Saturday, 3 September 2011
Hiroshi Sugimoto
I went to see the work of this wonderful Japanese photographer in Edinburgh this week. The main part of the exhibition was a spectacular series of "light drawings" made by generating electrical discharges onto film. Sugimoto uses a Van den Graff generator with a discharge wand of 400000 volts to create the "artificial lightning". The question he asks is: "Are these artworks or primal lifeforms?"
He also experimented with very old negatives, 160 years old, by the first photographer, Fox Talbot, and enlarged them greatly. The results (no image available here as light too low in gallery and I was photographing surreptitiously anyway) were ghostly portraits of long gone people, much more haunting than the developed photograph would be.

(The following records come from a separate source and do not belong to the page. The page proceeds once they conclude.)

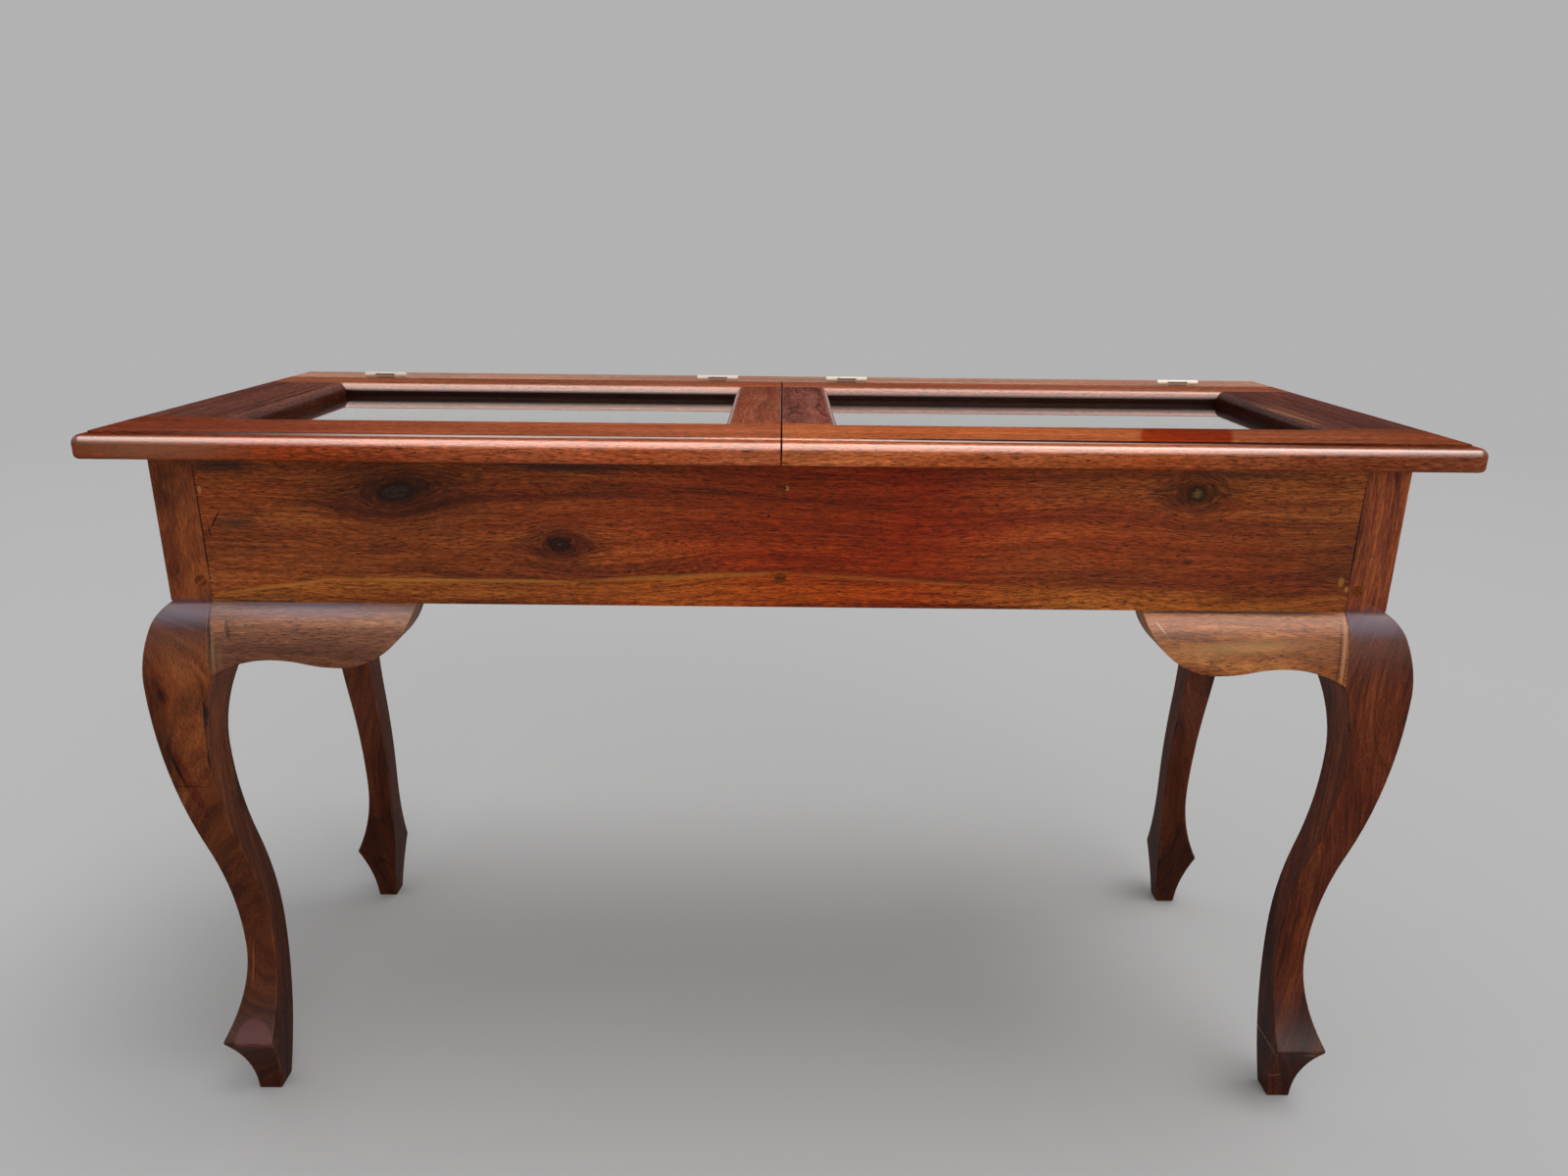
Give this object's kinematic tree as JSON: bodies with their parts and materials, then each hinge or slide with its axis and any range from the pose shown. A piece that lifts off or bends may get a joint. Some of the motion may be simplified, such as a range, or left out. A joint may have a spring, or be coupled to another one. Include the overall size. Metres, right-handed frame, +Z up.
{
  "type": "collectors display table",
  "caption": "Low display table with a shallow box under framed glass lids that hinge at the back, on carved cabriole legs.",
  "frame": {"origin": "on the floor, under the middle of the top", "axes": "+X to the right along the long side, +Y to the back where the hinges are, +Z up"},
  "size_m": [0.95, 0.375, 0.5713],
  "materials": {
    "leg_mahogany": "varnished mahogany, dark red-brown, grain upright",
    "apron_mahogany": "varnished mahogany with knots, grain along the board",
    "knee_block_mahogany": "varnished mahogany, brown, grain along the block",
    "top_mahogany": "glossy varnished mahogany, orange-red",
    "bead_mahogany": "varnished mahogany strip",
    "divider_mahogany": "waxed mahogany board",
    "base_plywood": "mahogany-faced plywood",
    "peg_wood": "hardwood dowel",
    "pane_glass": "clear float glass",
    "hinge_brass": "pale lacquered brass",
    "steel_fasteners": "plain steel"
  },
  "bodies": {
    "cabinet": {"apron_front": "apron_mahogany", "apron_left": "apron_mahogany", "apron_rear": "apron_mahogany", "apron_right": "apron_mahogany", "base_panel": "base_plywood", "centre_divider": "divider_mahogany", "divider_plugs": "peg_wood", "divider_screws": "steel_fasteners", "hinge_left_inner_fixed_leaf": "hinge_brass", "hinge_left_inner_pin": "hinge_brass", "hinge_left_outer_fixed_leaf": "hinge_brass", "hinge_left_outer_pin": "hinge_brass", "hinge_right_inner_fixed_leaf": "hinge_brass", "hinge_right_inner_pin": "hinge_brass", "hinge_right_outer_fixed_leaf": "hinge_brass", "hinge_right_outer_pin": "hinge_brass", "joint_pegs": "peg_wood", "knee_block_front_left": "knee_block_mahogany", "knee_block_front_right": "knee_block_mahogany", "knee_block_left_front": "knee_block_mahogany", "knee_block_left_rear": "knee_block_mahogany", "knee_block_rear_left": "knee_block_mahogany", "knee_block_rear_right": "knee_block_mahogany", "knee_block_right_front": "knee_block_mahogany", "knee_block_right_rear": "knee_block_mahogany", "leg_front_left": "leg_mahogany", "leg_front_right": "leg_mahogany", "leg_rear_left": "leg_mahogany", "leg_rear_right": "leg_mahogany", "rear_rail_hinge_screws": "hinge_brass", "rear_top_rail": "top_mahogany"},
    "left_lid": {"hinge_left_inner_lid_leaf": "hinge_brass", "hinge_left_outer_lid_leaf": "hinge_brass", "left_lid_back_rail": "top_mahogany", "left_lid_bead_back": "bead_mahogany", "left_lid_bead_centre": "bead_mahogany", "left_lid_bead_front": "bead_mahogany", "left_lid_bead_outer": "bead_mahogany", "left_lid_centre_stile": "top_mahogany", "left_lid_front_rail": "top_mahogany", "left_lid_glass": "pane_glass", "left_lid_hinge_screws": "hinge_brass", "left_lid_outer_stile": "top_mahogany"},
    "right_lid": {"hinge_right_inner_lid_leaf": "hinge_brass", "hinge_right_outer_lid_leaf": "hinge_brass", "right_lid_back_rail": "top_mahogany", "right_lid_bead_back": "bead_mahogany", "right_lid_bead_centre": "bead_mahogany", "right_lid_bead_front": "bead_mahogany", "right_lid_bead_outer": "bead_mahogany", "right_lid_centre_stile": "top_mahogany", "right_lid_front_rail": "top_mahogany", "right_lid_glass": "pane_glass", "right_lid_hinge_screws": "hinge_brass", "right_lid_outer_stile": "top_mahogany"}
  },
  "joints": [
    {"name": "left_lid_hinge", "type": "hinge", "parent": "cabinet", "child": "left_lid", "pos_m": [-0.218, 0.135, 0.5688], "axis": [-1, 0, 0], "range_deg": [0, 187]},
    {"name": "right_lid_hinge", "type": "hinge", "parent": "cabinet", "child": "right_lid", "pos_m": [0.218, 0.135, 0.5688], "axis": [-1, 0, 0], "range_deg": [0, 187]}
  ]
}
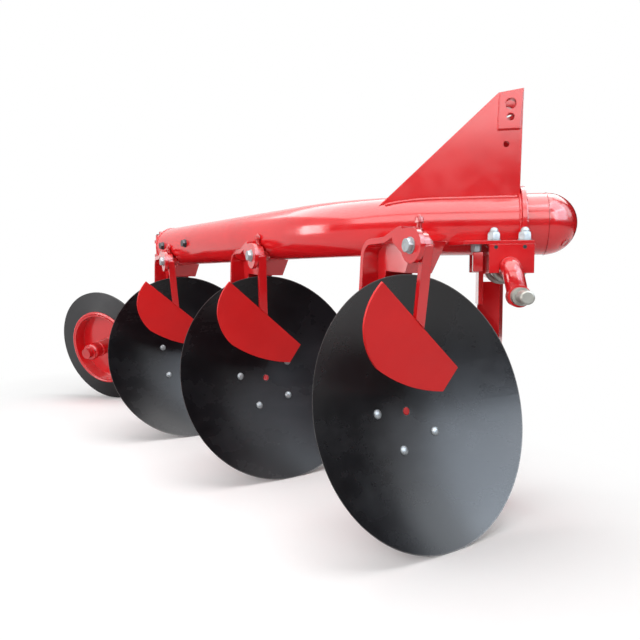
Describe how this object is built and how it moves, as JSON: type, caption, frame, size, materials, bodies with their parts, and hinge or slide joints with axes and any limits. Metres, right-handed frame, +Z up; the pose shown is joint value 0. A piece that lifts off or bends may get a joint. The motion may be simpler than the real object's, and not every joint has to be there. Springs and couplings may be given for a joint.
{
  "type": "mounted disc plough",
  "caption": "Mounted disc plough: bent tube beam with a triangular mast, dished discs with scrapers on curved legs, a cranked cross shaft, a drop stand and a furrow wheel.",
  "frame": {"origin": "centre of the bounding box on the ground", "axes": "+X forwards, the way it is pulled; +Y to the left; +Z up"},
  "size_m": [2.315, 1.8041, 1.079],
  "materials": {
    "paint_red": "gloss",
    "hub_red": "gloss",
    "arm_red": "gloss",
    "disc_black": "satin",
    "ring_black": "satin",
    "steel": "machined"
  },
  "bodies": {
    "frame": {"beam": "paint_red", "beam_cap": "paint_red", "mast_right": "paint_red", "mast_left": "paint_red", "mast_back": "paint_red", "hitch_saddle": "paint_red", "bearing_box": "paint_red", "cross_shaft": "paint_red", "link_pin_right": "steel", "link_pin_left": "steel", "stand_tube": "paint_red", "wheel_bracket": "paint_red", "disc_spindle_1": "steel", "leg_1": "paint_red", "scraper_bracket_1": "paint_red", "scraper_arm_1": "paint_red", "scraper_plate_1": "paint_red", "disc_spindle_2": "steel", "leg_2": "paint_red", "scraper_bracket_2": "paint_red", "scraper_arm_2": "paint_red", "scraper_plate_2": "paint_red", "disc_spindle_3": "steel", "leg_3": "paint_red", "scraper_bracket_3": "paint_red", "scraper_arm_3": "paint_red", "scraper_plate_3": "paint_red"},
    "disc_1_rotor": {"disc_1": "disc_black", "disc_hub_1": "hub_red"},
    "disc_2_rotor": {"disc_2": "disc_black", "disc_hub_2": "hub_red"},
    "disc_3_rotor": {"disc_3": "disc_black", "disc_hub_3": "hub_red"},
    "furrow_wheel_arm": {"wheel_arm": "arm_red"},
    "furrow_wheel": {"wheel_ring": "ring_black", "wheel_pan": "paint_red", "wheel_hub": "paint_red"},
    "stand": {"stand_leg": "steel", "stand_foot": "paint_red"}
  },
  "joints": [
    {"name": "disc_1_spin", "type": "hinge", "parent": "frame", "child": "disc_1_rotor", "pos_m": [0.81349, -0.66135, 0.3192], "axis": [0.684, -0.684, 0.2538], "continuous": true},
    {"name": "disc_2_spin", "type": "hinge", "parent": "frame", "child": "disc_2_rotor", "pos_m": [0.32369, -0.22648, 0.3192], "axis": [0.684, -0.684, 0.2538], "continuous": true},
    {"name": "disc_3_spin", "type": "hinge", "parent": "frame", "child": "disc_3_rotor", "pos_m": [-0.16612, 0.20839, 0.3192], "axis": [0.684, -0.684, 0.2538], "continuous": true},
    {"name": "furrow_wheel_steer", "type": "hinge", "parent": "frame", "child": "furrow_wheel_arm", "pos_m": [-0.35307, 0.37437, 0.836], "axis": [0, 0, 1], "range_deg": [-8, 8]},
    {"name": "furrow_wheel_spin", "type": "hinge", "parent": "furrow_wheel_arm", "child": "furrow_wheel", "pos_m": [-0.87843, 0.7567, 0.28104], "axis": [-0.2336, -0.951, -0.2028], "continuous": true},
    {"name": "stand_slide", "type": "slide", "parent": "frame", "child": "stand", "axis": [0, 0, 1], "range_m": [0, 0.18]}
  ]
}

Of these works, he says they express "inner phenomena that painting cannot depict".
Sugimoto is known for photographing architecture. Of modernism, he approvingly says that the abandonment of superfluous decoration was a great step. He photographs modernist masterpieces such as La Savoie by Corbusier with a very soft focus, finding that "superlative architecture survies the onslaught of blurred photography". I will add a photo here at some point. I have his book of architectural photographs.
He did a series of portraits from the wax figures in Madame Tussauds. Only one example was shown here as part of his earlier work. The wax maquette of Henry VIII was meticulously based on Holbein's contemporary painting. Here is Sugimoto's translation, apologies for the blurred and snatched photo, already small.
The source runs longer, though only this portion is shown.